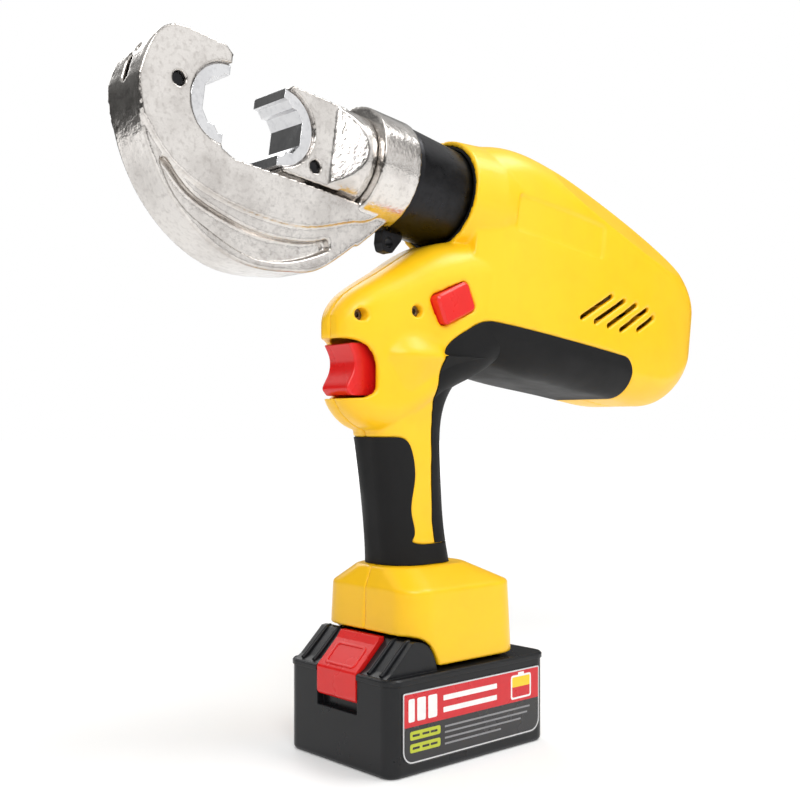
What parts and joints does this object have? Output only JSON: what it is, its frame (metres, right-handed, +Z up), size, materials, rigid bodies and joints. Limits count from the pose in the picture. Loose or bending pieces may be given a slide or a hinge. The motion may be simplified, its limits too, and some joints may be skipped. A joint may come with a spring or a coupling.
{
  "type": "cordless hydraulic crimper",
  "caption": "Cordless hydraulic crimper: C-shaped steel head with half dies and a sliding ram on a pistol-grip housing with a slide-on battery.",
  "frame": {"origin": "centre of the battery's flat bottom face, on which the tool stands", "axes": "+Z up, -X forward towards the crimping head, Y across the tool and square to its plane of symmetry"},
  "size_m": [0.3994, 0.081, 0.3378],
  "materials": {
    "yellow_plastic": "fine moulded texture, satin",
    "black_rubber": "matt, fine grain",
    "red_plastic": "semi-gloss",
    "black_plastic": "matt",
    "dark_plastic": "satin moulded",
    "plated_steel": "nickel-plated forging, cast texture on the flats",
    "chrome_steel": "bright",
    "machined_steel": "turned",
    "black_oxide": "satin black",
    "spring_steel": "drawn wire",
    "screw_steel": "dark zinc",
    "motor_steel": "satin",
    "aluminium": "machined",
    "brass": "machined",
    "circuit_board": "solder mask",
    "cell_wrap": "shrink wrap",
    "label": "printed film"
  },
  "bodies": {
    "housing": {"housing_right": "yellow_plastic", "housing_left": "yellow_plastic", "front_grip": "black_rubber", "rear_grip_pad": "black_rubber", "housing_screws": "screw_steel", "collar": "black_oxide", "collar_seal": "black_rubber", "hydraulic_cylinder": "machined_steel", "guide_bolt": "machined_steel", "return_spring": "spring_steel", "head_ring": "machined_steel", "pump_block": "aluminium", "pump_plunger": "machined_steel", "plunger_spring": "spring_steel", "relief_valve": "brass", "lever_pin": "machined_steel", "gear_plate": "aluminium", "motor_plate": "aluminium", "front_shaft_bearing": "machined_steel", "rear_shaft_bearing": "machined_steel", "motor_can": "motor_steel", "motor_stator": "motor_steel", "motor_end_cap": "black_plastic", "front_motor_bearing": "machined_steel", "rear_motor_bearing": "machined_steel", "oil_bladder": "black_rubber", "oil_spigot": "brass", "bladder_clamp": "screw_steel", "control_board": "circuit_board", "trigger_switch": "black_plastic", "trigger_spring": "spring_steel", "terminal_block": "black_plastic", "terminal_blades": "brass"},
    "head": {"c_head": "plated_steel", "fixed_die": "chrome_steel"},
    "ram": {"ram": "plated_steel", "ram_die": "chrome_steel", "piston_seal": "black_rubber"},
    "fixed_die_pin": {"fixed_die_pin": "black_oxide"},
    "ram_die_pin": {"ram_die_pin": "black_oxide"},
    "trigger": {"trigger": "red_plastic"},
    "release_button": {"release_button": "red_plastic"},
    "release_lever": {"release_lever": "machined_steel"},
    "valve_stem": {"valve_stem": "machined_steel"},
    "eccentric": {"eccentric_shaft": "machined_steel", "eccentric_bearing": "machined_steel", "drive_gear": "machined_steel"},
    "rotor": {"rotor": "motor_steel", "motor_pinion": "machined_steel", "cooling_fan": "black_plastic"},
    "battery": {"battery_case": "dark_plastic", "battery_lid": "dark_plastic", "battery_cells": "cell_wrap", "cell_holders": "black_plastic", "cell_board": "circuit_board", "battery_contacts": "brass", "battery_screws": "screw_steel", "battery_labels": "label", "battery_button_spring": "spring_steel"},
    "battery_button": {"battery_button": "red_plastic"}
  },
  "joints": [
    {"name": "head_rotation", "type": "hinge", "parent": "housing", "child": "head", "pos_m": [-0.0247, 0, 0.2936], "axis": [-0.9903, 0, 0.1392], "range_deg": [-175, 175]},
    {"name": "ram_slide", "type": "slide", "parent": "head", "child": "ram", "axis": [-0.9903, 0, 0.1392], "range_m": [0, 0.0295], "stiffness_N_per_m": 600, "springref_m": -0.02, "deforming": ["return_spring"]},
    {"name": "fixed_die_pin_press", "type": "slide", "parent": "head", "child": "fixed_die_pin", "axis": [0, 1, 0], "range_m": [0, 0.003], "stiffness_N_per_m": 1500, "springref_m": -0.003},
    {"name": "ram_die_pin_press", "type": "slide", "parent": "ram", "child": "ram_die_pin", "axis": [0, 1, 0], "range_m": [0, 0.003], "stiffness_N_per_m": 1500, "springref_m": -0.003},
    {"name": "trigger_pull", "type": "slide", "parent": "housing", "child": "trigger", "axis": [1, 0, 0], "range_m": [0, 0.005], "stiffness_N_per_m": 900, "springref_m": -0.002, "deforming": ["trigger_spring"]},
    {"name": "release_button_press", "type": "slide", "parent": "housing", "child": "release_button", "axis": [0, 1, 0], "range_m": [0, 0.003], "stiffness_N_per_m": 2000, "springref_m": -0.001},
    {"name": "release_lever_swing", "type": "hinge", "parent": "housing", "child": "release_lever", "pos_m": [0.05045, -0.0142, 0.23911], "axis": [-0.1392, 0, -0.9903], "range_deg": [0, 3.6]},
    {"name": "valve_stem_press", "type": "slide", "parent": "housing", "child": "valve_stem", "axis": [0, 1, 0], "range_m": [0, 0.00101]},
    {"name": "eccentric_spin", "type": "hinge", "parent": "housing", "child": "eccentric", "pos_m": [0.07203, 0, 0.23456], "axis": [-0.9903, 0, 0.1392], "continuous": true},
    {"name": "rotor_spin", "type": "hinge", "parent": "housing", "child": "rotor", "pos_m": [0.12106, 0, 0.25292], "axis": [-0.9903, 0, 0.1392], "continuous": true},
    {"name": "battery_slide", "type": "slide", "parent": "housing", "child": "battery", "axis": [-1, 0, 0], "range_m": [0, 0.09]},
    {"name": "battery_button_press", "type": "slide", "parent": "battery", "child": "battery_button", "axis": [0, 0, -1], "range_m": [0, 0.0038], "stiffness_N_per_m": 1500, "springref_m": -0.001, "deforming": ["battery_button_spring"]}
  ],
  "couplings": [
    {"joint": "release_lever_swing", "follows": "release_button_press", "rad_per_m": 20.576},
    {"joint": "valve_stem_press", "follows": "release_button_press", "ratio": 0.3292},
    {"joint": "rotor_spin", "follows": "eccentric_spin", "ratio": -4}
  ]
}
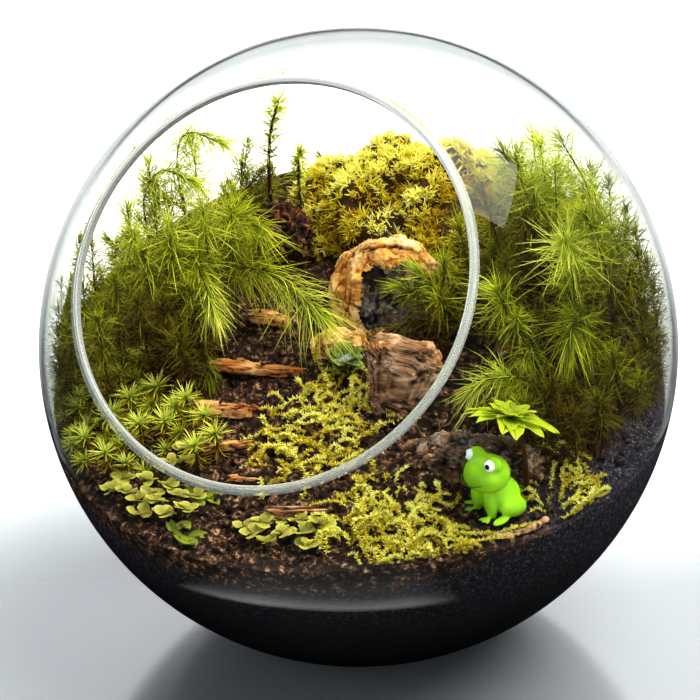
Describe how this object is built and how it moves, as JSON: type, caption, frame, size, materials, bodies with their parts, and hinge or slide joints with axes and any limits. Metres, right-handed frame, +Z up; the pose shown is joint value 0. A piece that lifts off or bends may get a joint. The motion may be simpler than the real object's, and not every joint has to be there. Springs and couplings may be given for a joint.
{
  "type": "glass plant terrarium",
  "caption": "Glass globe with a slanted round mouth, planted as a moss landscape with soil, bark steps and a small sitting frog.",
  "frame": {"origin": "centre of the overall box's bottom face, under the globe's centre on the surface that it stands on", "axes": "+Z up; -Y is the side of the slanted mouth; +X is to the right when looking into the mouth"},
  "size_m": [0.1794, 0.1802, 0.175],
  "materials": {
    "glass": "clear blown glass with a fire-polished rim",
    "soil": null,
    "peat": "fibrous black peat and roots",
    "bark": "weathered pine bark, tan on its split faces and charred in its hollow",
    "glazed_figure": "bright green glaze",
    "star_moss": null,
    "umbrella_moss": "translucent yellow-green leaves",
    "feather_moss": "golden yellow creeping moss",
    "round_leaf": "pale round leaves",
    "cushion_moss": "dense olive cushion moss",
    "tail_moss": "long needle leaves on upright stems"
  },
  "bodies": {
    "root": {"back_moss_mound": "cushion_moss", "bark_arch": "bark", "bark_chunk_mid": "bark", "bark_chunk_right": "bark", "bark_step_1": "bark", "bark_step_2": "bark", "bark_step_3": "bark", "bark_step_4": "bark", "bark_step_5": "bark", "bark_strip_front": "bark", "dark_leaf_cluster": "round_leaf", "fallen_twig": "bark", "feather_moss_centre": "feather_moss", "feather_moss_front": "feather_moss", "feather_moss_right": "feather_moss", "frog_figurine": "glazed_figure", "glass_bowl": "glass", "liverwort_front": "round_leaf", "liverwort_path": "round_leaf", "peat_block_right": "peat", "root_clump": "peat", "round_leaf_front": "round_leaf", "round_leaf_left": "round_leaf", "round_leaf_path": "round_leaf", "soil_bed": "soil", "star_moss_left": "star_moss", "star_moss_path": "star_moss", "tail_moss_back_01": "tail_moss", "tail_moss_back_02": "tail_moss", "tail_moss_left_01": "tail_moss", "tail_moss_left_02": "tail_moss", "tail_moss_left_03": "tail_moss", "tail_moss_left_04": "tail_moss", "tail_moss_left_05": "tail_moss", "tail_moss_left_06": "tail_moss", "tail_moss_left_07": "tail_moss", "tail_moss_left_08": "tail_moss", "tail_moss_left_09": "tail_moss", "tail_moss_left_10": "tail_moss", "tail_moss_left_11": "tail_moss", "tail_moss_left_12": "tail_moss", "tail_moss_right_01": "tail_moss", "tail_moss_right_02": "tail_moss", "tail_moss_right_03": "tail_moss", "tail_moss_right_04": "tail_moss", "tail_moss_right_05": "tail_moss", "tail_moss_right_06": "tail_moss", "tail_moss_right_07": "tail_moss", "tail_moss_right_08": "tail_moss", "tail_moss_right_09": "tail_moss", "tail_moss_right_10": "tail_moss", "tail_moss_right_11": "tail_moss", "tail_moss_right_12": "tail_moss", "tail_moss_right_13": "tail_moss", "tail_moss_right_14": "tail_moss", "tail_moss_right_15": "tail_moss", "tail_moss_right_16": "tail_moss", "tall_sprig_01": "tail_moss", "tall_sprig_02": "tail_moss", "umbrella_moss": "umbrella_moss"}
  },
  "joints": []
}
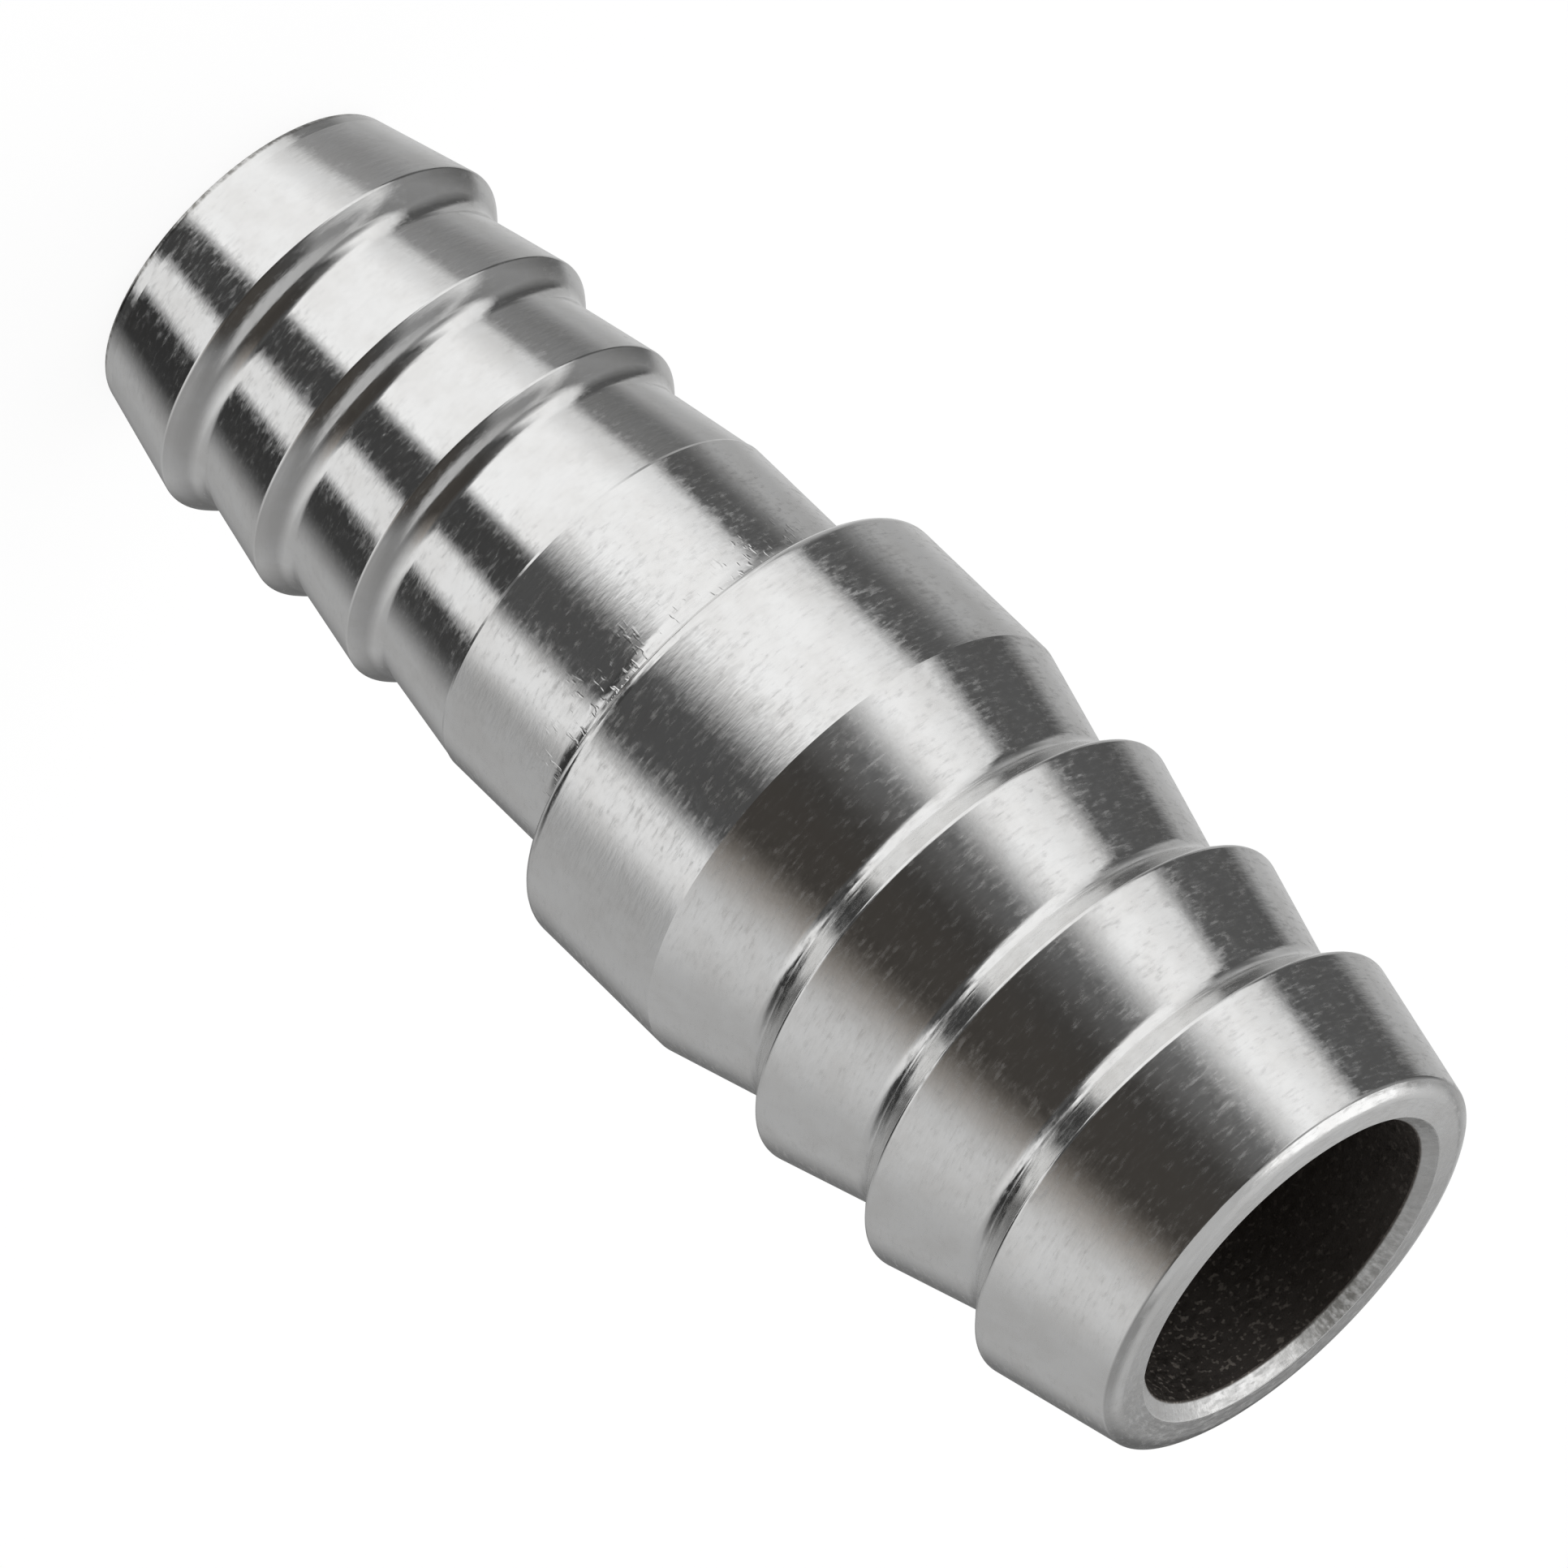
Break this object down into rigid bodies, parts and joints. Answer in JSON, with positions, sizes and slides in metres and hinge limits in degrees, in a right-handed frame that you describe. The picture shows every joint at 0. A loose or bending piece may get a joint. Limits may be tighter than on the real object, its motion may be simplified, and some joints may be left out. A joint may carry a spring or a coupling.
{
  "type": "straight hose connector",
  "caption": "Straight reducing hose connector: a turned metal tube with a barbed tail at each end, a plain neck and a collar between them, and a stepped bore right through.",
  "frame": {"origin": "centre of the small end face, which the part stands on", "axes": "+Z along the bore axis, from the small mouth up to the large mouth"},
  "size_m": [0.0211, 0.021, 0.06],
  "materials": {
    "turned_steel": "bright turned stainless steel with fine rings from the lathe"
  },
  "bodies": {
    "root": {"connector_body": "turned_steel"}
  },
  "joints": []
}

====

§ REQUIREMENT:
Your task is to return, exactly and on their own, the lines from the one containing "Break this object" through the last line of the listing.

§ TASK ANSWER:
Break this object down into rigid bodies, parts and joints. Answer in JSON, with positions, sizes and slides in metres and hinge limits in degrees, in a right-handed frame that you describe. The picture shows every joint at 0. A loose or bending piece may get a joint. Limits may be tighter than on the real object, its motion may be simplified, and some joints may be left out. A joint may carry a spring or a coupling.
{
  "type": "straight hose connector",
  "caption": "Straight reducing hose connector: a turned metal tube with a barbed tail at each end, a plain neck and a collar between them, and a stepped bore right through.",
  "frame": {"origin": "centre of the small end face, which the part stands on", "axes": "+Z along the bore axis, from the small mouth up to the large mouth"},
  "size_m": [0.0211, 0.021, 0.06],
  "materials": {
    "turned_steel": "bright turned stainless steel with fine rings from the lathe"
  },
  "bodies": {
    "root": {"connector_body": "turned_steel"}
  },
  "joints": []
}